REGINALD GARRETT
- Professor of Biology
- Email: rhg@virginia.edu
- Office: (434) 982-5494
- Office: 204 PLSB
EDUCATION
- B.S., The Johns Hopkins University, 1964
- Ph.D., The Johns Hopkins University, 1964
- Postdoctoral Research, The Johns Hopkins University, 1968
RESEARCH INTERESTS
Together with my colleague, Mitchell Smith of the Center for Food Safety and Applied Nutrition (CFSAN) in the Food and Drug Administration (FDA), we have taken a systems analysis approach to discover the relationship between a number of inflammatory disease conditions and the consumption of various drugs and/or dietary supplements.
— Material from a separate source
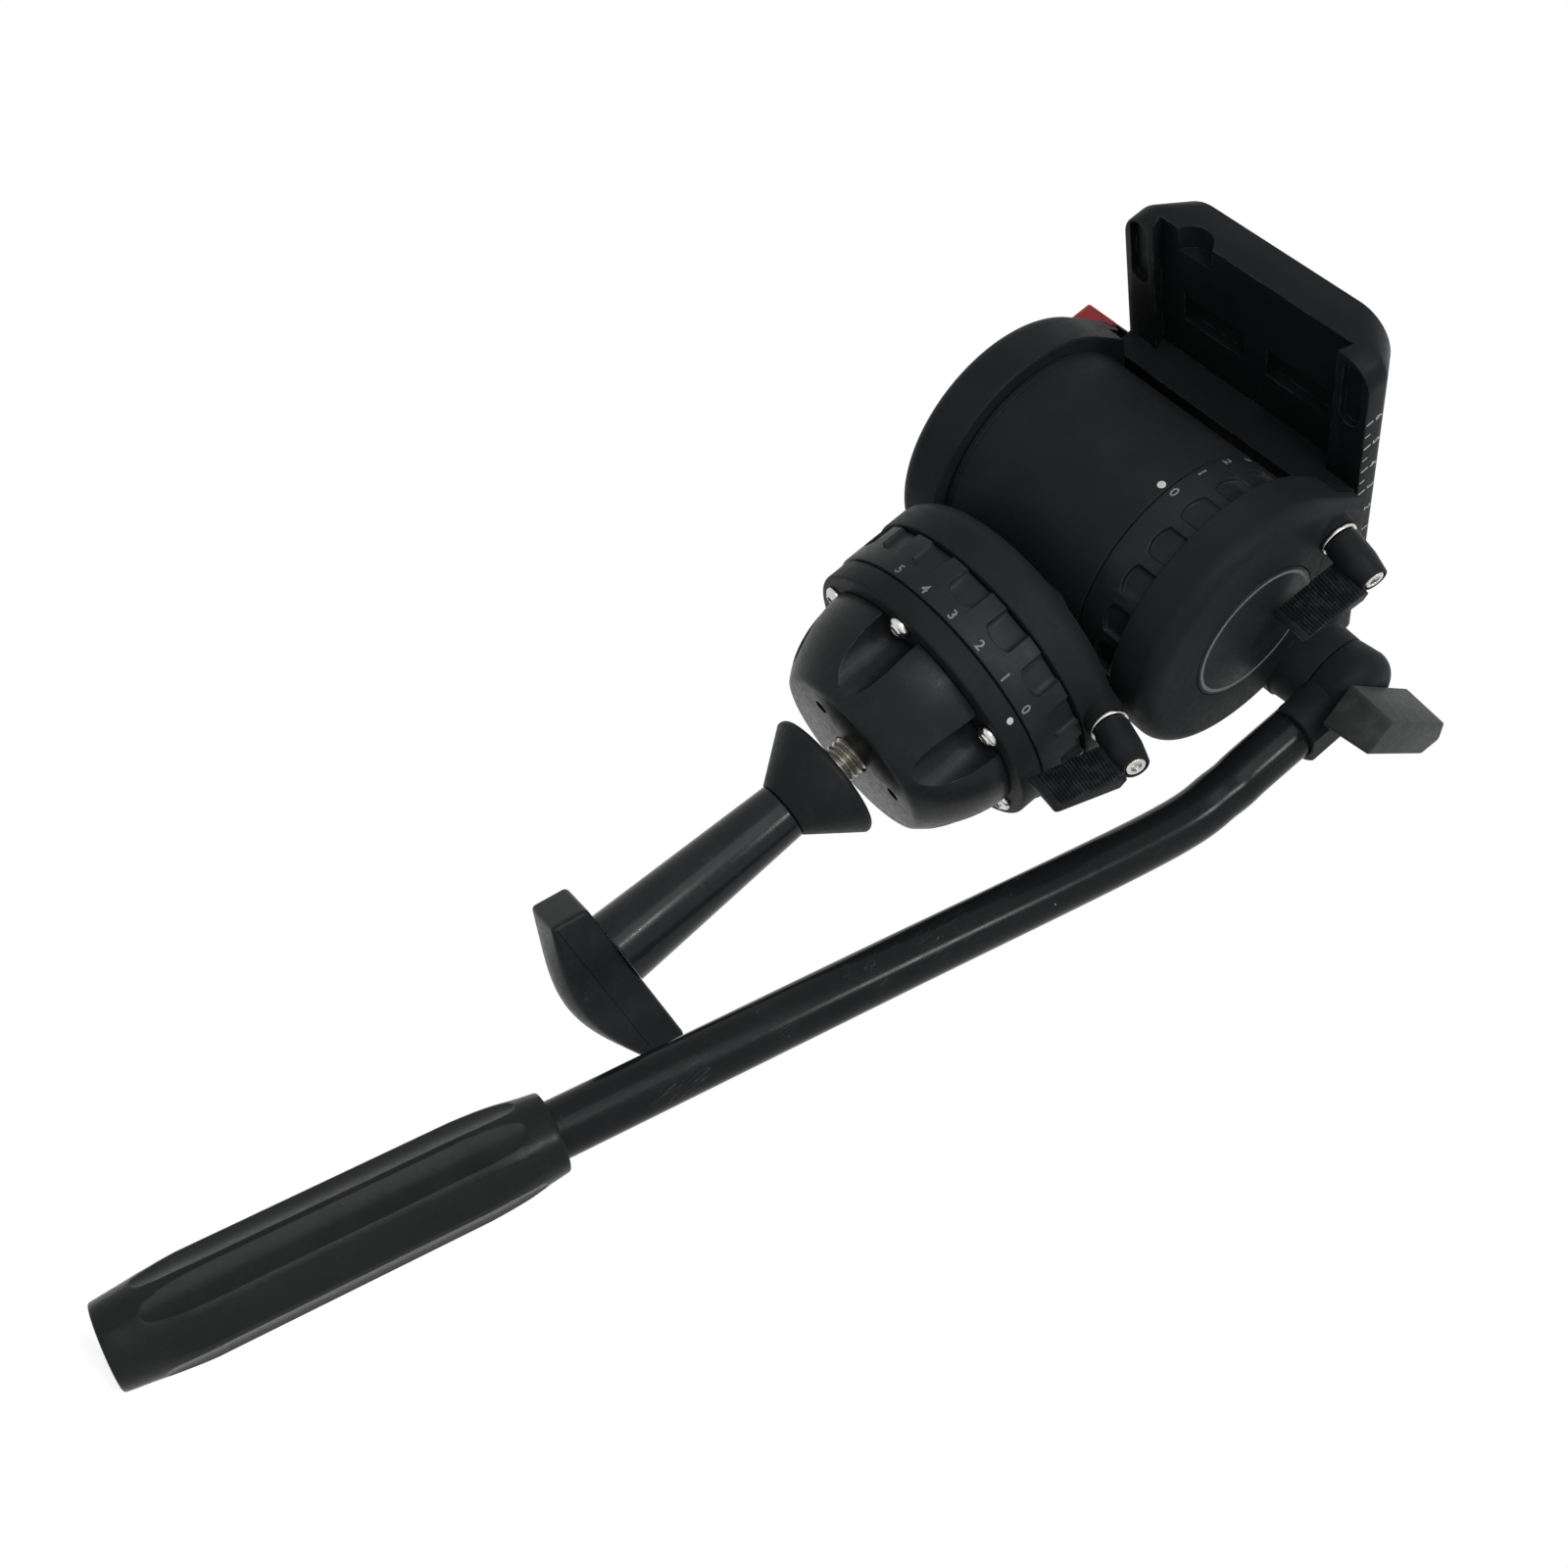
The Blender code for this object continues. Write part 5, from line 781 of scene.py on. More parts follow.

A prominent example is eosinophilia-myalgia syndrome ( EMS ) and the consumption of L-tryptophan-containing dietary supplements (LTCDS). The belief that microimpurities found in mass-produced LTCDS caused EMS in individuals consuming such supplements remains widespread in the epidemiological, medical, and nutritional communities, even though no impurity with such toxicity has ever been identified. At least three dozen deaths are attributed to EMS and the ingestion of LTCDS. Our systems analysis of EMS based on Boolean-logic, keyword-based computer searches of peer-reviewed literature disclosed correlations between eosinophilia (elevated circulating eosinophil levels), myalgia (muscle pain), and compromised histamine degradation. Both eosinophilia and myalgia are conditions associated with excessive histamine activity. Our search revealed that consumption of tryptophan supplements leads to enhanced levels of formate and indolyl compounds, several of which impair histamine degradation and thus have the potential to prolong the latent effect of histamine. In light of our findings, the assumption that microimpurities in LTCDS cause EMS is unwarranted.